In the beginning....
The gods were women.
There are still vestiges of this in our modern culture. "Mother Earth." "Mother Nature."
Mankind was so awed by the magical ability of the Earth to bring forth life every spring that they made her a god. Most ancient origin myths, even in later, patriarchal societies, began with the Earth giving birth to the other gods.
The Great Goddess nurtured her people, fed them, and occasionally chastised them. She features prominently in the lore of the ancient world. She was still around when Christianity won its battles against paganism. She persists in the cult of the Virgin Mary, to whom women pray for wisdom and guidance--the mother-god, reborn.
No less revered by the primitives was the human woman's magical ability to bring forth life.
It is likely that early men had little understanding of their role in the production of offspring. The long time between conception and delivery made the association with sex difficult. Childbirth was magic, pure and simple.
And women were revered for it.
Anthropologists tell us that primitive society may have been matriarchal. The child belonged to the mother. The important male in a child's life was often the mother's brother, the only known male kin. The mother (and her mate) lived in her mother's home. Wisdom was passed from mother to daughter; mothers attended their daughters' births, and the cycle continued.

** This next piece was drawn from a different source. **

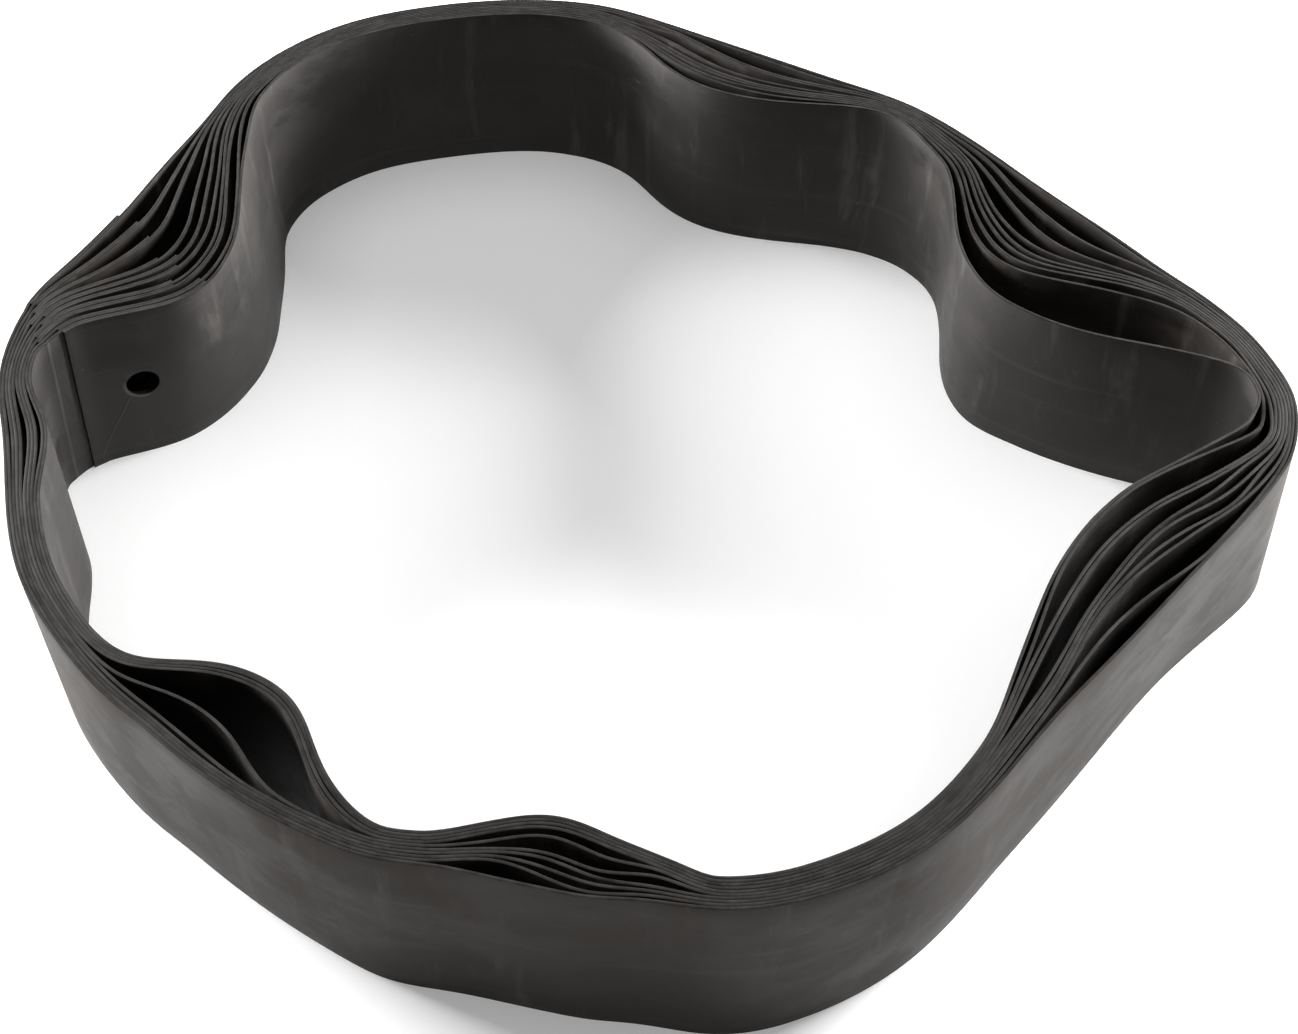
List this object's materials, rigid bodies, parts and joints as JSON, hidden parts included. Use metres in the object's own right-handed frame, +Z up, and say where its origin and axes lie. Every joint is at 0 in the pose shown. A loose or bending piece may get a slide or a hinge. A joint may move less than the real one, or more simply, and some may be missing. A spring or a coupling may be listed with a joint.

It is likely that childbirth in this period was less fraught with hazards than in later eras. The brain case of prehistoric man was smaller, so there was less chance of cranio-pelvic disproportion. Women's lives were hard, and they were strong. Perhaps more importantly, there were no chairs. Women spent a good deal of their lives squatting, producing strong pelvic musculature.
And then, at some fateful point in history, man realized that he was bigger and stronger, and that he was actually involved in this whole childbirth thing, after all.
The rules got rewritten. Societies became patriarchal. Men started sticking their noses in every aspect of women's lives, even the childbirth bed.
From there, things just went downhill...
This is the story of motherhood. It isn't pretty. It's loaded with wild characters and strange laws and bizarre customs.
We will, over the course of history, encounter the various theories of what made women, well, women--Hippocrates' "sponge" theory of womanhood; the "wandering womb" of antiquity; Freud and hysteria; the green sickness of virginity.
We will meet the midwives who were persecuted as witches; the women who were burned at the stake for giving anesthesia in childbirth; the male-midwife who cured England's infertility problem (singlehandedly).
We will watch the rise of the man-midwife, the family business of the forceps, and how they became a political issue that led to a crisis in the British monarchy.
We'll revisit puerperal fever, the doctors who figured it out, and how they were vilified by the medical establishment.
And, since much of any society's views about pregnancy and childbirth is related to their views about sexuality and morality, we'll take the occasional aside to discuss sex, religion and politics (historically speaking, of course).
I would love to tell you that we'll do it all in chronological order, but the thing is, this research is hard. I reserve the right to throw something in anachronistically, just for fun.
I will post a new episode every Friday. So pull up a chair (or squat) and enjoy.